Material:

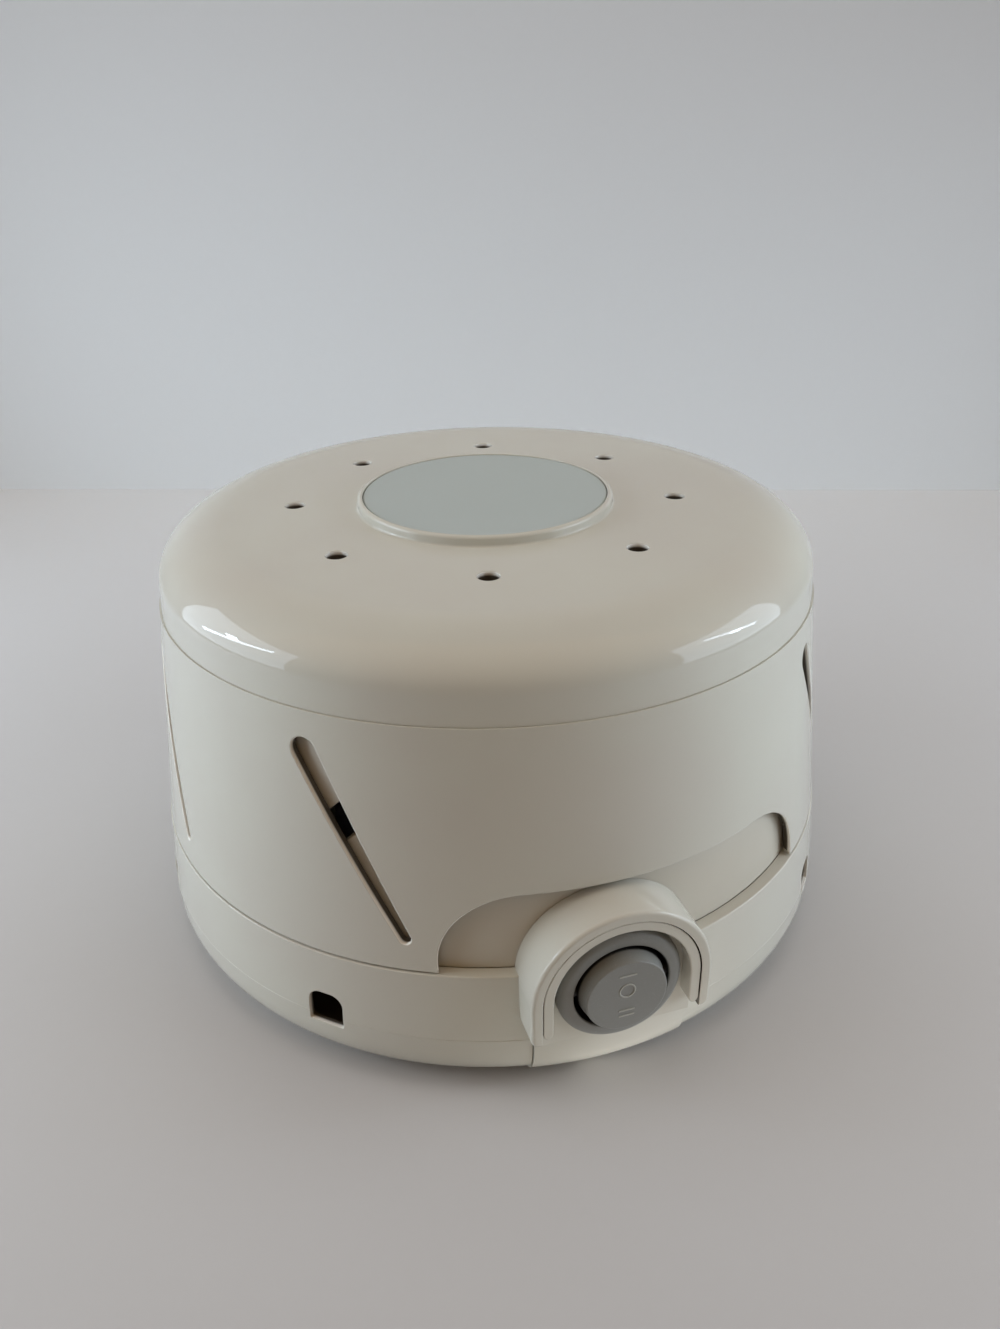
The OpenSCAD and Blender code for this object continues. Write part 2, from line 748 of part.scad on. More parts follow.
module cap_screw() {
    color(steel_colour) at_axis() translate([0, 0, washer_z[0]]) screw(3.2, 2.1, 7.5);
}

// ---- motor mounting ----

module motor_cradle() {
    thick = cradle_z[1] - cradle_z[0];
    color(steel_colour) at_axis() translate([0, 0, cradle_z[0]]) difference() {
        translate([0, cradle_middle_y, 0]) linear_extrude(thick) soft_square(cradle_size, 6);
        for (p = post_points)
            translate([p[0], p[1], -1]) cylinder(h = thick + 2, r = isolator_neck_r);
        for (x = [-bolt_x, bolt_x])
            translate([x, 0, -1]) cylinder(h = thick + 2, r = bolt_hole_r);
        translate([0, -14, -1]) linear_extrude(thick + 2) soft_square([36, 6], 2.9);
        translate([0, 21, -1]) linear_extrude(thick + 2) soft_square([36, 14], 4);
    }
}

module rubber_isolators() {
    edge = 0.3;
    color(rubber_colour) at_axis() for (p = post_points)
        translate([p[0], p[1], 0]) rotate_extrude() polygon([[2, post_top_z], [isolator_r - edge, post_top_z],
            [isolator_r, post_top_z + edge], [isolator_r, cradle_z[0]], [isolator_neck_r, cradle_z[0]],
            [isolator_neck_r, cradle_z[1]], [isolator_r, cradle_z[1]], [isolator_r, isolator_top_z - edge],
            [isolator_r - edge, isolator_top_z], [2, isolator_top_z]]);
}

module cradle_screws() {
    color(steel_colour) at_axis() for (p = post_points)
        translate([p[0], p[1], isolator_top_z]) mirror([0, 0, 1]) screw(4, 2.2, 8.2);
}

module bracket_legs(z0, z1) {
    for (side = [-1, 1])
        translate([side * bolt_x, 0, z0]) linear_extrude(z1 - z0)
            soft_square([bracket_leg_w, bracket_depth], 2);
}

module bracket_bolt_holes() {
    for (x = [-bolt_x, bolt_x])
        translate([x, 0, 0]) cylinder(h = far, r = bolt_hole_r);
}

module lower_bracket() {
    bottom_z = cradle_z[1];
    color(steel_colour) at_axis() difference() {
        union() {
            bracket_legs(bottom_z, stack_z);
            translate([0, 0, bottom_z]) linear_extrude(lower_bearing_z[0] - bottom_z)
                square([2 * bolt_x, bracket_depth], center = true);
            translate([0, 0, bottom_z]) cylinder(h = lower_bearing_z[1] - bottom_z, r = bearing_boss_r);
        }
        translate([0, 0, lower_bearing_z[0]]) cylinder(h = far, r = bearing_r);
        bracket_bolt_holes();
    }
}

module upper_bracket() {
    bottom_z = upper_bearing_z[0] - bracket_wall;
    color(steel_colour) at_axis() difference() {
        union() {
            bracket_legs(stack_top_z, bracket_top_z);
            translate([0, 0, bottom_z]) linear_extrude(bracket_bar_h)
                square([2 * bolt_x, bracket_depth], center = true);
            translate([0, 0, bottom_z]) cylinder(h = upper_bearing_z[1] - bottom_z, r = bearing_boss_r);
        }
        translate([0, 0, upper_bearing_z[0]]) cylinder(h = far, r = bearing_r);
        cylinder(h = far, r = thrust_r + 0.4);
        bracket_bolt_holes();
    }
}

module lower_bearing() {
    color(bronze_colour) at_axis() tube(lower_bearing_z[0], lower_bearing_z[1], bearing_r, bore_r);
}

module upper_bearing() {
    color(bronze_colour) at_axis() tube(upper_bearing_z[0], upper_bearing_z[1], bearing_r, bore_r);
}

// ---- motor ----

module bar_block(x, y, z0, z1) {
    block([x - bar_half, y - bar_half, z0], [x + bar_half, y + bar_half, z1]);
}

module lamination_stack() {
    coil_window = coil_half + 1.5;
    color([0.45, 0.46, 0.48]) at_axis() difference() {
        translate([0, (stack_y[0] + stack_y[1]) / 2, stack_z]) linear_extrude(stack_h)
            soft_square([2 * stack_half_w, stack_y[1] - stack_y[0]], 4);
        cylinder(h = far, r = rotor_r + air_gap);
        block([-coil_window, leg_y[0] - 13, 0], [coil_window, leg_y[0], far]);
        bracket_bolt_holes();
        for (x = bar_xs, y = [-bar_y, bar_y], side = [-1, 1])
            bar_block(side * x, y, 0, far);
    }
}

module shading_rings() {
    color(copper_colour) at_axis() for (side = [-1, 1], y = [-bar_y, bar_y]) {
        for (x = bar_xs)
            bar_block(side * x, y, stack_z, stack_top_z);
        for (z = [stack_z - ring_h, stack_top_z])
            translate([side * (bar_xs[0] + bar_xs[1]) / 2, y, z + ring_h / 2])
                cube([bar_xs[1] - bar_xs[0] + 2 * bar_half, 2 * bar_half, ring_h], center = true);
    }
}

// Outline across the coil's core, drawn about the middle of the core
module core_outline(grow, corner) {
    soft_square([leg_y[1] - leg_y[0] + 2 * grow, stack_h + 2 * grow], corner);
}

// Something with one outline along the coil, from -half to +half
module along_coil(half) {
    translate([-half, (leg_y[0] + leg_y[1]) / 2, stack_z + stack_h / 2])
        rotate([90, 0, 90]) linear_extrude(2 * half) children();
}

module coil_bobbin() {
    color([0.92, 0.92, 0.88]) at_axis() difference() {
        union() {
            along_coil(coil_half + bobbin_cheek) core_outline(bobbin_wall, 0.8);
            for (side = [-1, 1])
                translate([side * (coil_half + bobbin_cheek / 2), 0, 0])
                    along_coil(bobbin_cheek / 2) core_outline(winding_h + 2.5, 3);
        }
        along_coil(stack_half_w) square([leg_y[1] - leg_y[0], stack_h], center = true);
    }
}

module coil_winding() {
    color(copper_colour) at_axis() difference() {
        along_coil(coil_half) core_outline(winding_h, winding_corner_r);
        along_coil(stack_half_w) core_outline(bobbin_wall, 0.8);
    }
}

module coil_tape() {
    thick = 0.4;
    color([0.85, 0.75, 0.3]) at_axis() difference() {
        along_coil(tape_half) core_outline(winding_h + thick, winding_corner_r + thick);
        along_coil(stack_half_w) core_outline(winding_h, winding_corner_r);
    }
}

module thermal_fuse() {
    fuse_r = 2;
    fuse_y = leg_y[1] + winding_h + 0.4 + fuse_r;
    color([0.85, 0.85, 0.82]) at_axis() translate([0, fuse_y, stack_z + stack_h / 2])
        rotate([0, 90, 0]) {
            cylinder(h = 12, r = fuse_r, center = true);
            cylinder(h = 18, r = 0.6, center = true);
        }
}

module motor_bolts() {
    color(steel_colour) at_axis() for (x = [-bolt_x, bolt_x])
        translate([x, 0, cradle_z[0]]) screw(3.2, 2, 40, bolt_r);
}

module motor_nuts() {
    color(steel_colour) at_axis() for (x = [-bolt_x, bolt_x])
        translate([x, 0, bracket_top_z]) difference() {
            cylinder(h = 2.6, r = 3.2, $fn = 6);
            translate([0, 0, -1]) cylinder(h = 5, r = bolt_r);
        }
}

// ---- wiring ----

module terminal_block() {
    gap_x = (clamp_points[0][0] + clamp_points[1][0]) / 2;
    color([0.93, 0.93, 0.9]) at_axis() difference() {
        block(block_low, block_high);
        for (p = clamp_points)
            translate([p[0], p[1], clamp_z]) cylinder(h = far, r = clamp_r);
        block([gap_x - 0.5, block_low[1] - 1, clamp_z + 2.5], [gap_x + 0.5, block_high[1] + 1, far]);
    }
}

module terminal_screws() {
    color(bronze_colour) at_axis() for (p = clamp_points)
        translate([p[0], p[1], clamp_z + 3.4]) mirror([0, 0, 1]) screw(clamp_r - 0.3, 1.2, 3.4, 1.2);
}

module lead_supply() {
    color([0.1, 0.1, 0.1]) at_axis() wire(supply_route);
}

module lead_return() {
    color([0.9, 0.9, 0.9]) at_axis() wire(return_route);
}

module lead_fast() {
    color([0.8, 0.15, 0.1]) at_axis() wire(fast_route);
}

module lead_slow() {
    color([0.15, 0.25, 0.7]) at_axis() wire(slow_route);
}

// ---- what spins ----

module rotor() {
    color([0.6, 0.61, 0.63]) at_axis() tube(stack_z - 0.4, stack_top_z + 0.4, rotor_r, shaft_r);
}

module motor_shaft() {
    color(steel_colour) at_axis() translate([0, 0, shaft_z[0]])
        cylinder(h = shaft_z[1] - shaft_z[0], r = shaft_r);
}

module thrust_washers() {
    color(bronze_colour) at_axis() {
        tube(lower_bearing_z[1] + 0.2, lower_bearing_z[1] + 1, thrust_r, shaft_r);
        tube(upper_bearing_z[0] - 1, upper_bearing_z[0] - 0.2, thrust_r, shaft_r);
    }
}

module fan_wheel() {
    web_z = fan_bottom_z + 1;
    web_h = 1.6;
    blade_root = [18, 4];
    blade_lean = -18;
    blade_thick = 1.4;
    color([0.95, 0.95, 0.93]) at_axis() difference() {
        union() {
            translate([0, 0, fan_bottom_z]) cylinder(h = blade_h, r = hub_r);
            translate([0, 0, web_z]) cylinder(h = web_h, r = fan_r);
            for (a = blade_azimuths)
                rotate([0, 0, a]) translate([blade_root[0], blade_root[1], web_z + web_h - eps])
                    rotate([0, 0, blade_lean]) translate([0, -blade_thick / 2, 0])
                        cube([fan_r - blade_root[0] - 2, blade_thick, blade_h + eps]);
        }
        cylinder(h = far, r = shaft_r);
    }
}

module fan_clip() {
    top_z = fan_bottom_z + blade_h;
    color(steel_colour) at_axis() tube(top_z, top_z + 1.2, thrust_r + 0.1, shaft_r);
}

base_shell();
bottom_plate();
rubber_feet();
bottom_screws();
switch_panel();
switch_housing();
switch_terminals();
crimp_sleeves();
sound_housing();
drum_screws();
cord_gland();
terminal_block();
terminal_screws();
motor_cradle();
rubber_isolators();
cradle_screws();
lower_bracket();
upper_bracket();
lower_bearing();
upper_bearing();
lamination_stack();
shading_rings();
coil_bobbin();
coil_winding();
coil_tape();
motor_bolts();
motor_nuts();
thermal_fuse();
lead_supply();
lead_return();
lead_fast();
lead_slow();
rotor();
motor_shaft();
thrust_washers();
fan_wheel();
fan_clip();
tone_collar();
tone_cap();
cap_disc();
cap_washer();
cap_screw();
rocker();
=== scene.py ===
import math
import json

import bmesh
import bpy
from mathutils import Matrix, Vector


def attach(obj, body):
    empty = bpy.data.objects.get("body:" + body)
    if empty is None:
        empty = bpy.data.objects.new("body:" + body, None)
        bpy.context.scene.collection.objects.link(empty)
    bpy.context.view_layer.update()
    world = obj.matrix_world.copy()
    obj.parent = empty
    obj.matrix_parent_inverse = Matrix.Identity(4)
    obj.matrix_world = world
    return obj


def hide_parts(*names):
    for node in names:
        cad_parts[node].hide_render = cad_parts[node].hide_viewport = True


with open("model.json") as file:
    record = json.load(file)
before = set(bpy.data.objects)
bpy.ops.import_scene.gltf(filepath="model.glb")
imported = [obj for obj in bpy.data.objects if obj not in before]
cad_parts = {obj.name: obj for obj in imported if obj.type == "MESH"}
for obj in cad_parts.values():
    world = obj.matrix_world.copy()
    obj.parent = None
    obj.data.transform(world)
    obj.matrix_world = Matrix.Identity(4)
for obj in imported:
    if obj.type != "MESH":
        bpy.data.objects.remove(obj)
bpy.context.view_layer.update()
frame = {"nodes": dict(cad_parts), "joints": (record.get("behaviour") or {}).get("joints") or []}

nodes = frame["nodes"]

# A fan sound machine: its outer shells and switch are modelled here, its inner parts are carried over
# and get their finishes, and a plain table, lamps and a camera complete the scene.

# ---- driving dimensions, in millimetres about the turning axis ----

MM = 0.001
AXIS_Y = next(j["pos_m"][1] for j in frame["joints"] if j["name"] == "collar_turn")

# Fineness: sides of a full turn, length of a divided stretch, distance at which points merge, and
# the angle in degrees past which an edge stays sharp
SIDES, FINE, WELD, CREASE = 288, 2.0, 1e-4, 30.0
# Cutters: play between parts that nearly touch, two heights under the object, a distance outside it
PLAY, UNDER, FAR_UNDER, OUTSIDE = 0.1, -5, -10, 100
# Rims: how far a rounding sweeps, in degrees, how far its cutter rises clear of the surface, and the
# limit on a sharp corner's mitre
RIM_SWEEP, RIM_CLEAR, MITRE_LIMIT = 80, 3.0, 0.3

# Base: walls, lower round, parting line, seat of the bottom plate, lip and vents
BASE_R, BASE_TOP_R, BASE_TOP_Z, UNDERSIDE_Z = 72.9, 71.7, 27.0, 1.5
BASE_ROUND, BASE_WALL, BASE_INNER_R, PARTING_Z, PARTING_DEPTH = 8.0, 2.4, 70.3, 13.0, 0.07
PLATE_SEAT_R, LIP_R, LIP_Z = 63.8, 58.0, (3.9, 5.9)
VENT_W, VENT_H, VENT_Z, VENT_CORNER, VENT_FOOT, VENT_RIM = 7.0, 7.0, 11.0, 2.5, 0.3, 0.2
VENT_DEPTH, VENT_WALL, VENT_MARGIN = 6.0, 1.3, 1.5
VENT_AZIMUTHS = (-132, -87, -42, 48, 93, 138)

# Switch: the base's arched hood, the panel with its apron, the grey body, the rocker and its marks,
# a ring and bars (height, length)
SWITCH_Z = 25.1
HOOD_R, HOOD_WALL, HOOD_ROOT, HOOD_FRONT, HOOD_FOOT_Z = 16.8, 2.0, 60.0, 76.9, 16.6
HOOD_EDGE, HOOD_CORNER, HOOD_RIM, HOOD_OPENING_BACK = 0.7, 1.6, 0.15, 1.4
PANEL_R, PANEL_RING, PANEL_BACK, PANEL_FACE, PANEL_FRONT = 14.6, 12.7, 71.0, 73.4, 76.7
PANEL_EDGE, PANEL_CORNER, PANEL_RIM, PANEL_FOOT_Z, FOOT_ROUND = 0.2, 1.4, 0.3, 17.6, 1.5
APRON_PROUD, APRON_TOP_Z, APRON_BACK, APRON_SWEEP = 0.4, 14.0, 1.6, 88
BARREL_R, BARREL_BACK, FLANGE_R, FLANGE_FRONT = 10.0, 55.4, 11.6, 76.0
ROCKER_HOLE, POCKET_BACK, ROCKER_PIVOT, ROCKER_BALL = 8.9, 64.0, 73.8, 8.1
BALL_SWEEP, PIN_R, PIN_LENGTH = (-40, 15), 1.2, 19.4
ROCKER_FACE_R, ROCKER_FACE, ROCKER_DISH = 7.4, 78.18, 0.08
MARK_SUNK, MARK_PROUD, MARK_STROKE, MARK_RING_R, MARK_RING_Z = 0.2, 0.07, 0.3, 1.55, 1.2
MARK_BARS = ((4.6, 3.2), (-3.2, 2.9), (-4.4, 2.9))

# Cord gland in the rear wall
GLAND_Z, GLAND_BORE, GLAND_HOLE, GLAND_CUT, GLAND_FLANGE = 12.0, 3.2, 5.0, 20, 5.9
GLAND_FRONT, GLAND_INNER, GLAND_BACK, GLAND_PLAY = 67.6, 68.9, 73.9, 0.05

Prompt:
From the first line of the data above to the line holding "---- motor mounting", reproduce each line exactly; emit no other lines.

Result below:
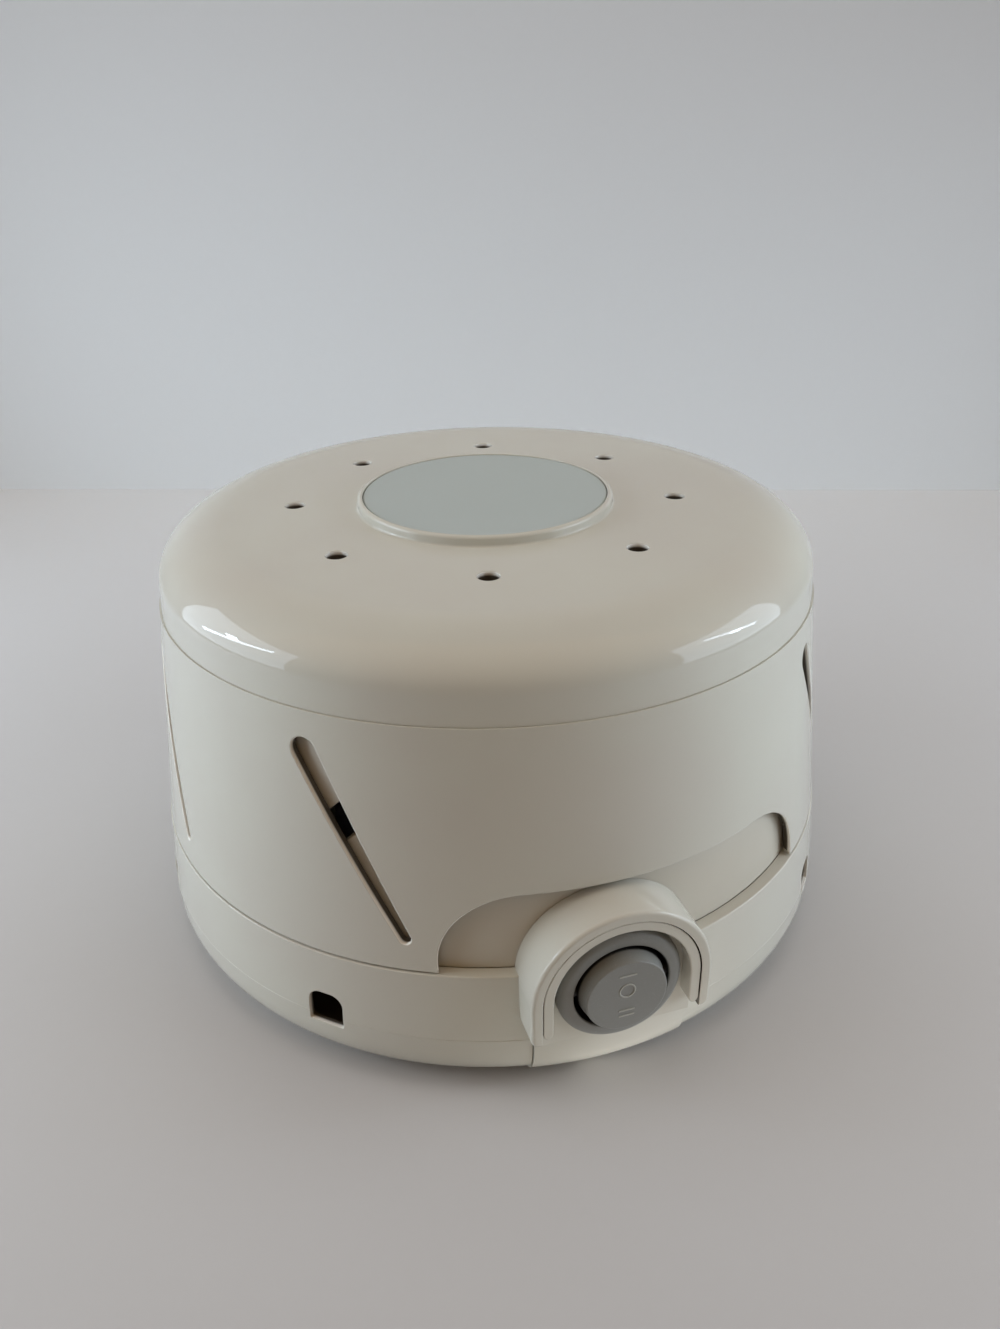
The OpenSCAD and Blender code for this object continues. Write part 2, from line 748 of part.scad on. More parts follow.
module cap_screw() {
    color(steel_colour) at_axis() translate([0, 0, washer_z[0]]) screw(3.2, 2.1, 7.5);
}

// ---- motor mounting ----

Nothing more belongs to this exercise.